Slayer, slayer, she thinks, forcing herself to breathe properly and to
stop shivering. I am The Slayer. I kill demons, not men. She rubs at
her face, as if to wake herself. She must go into the temple
and---save these men.

She breathes deep, draws herself together, tries not to think of
Master Bao lying dead a dozen yards down the road. She knows her
duty. She will be brave. She steps up to look at her true foe.

And stands back in shock. He's a foreign devil, an ocean man, but
unlike every other ocean man she's ever met, this one does not smell
of milk.

He smells of blood.

His skin's pale as bone, his hair looks like thatch, and his eyes are
the colour of the sky at noon. He has killed all but one of the
remaining Fists.

He says something to her then, in a language she does not understand,
but she recognises the tone: low and mocking. The surviving Fist
strikes out at him, knife in hand, but the ocean devil seizes his
attacker's arm easily and breaks it. The devil kicks away the Fist's
lower leg and the man crumples. A foot smashes into the man's neck and
crushes his throat. The devil isn't even bothering to drink from his
victims, he's just pulling them apart for the fun of it. He's a
savage.

But she thinks, am I any better? She's spilt human blood
tonight. There's no honour in that, it's not part of her
calling. She's betrayed Master Bao and she's betrayed her
mother. She's the Slayer, and that's not what she's supposed to be
about.

Does he know what she is? Can he tell? She thinks so---he was offhand
in killing the man, but he's being more careful of his movements now
that she's here. He seems to be sizing her up. He's starting to smile.
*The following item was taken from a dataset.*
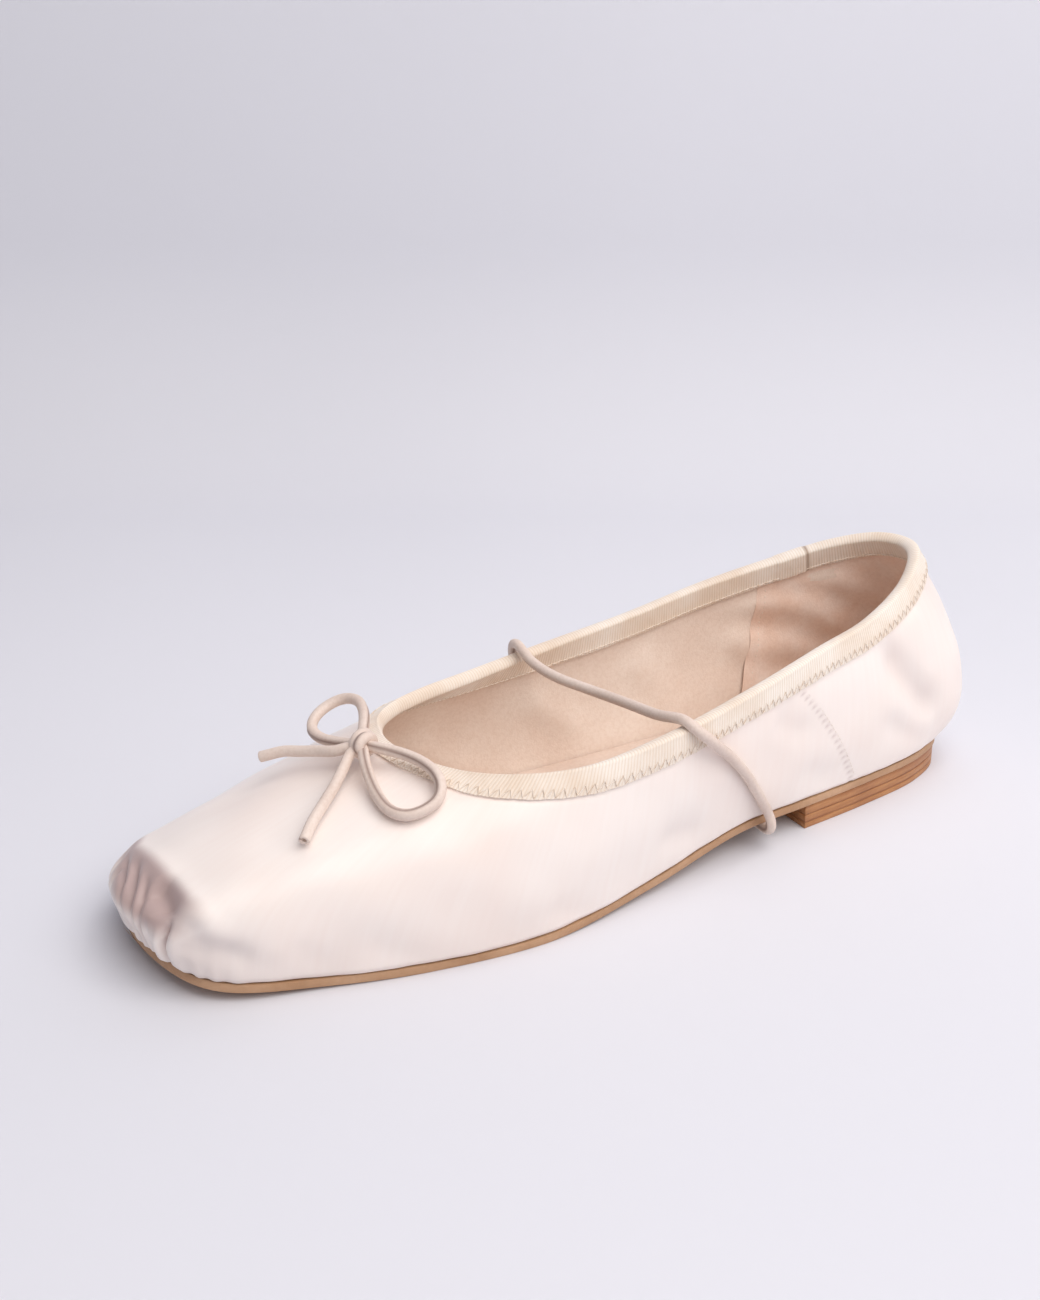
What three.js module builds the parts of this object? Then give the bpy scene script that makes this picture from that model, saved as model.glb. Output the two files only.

And she knows that there is nothing she can do to make right what she
has done wrong tonight, but she knows that her duty still needs to be
done. She must still try to kill the demon in front of her.

She thinks, "Try? Why am I thinking 'try'?", but then the demon is
upon her, and she has no time left to think and no remaining sense of
self. She is motion and she is fury: she is the warrior of the people.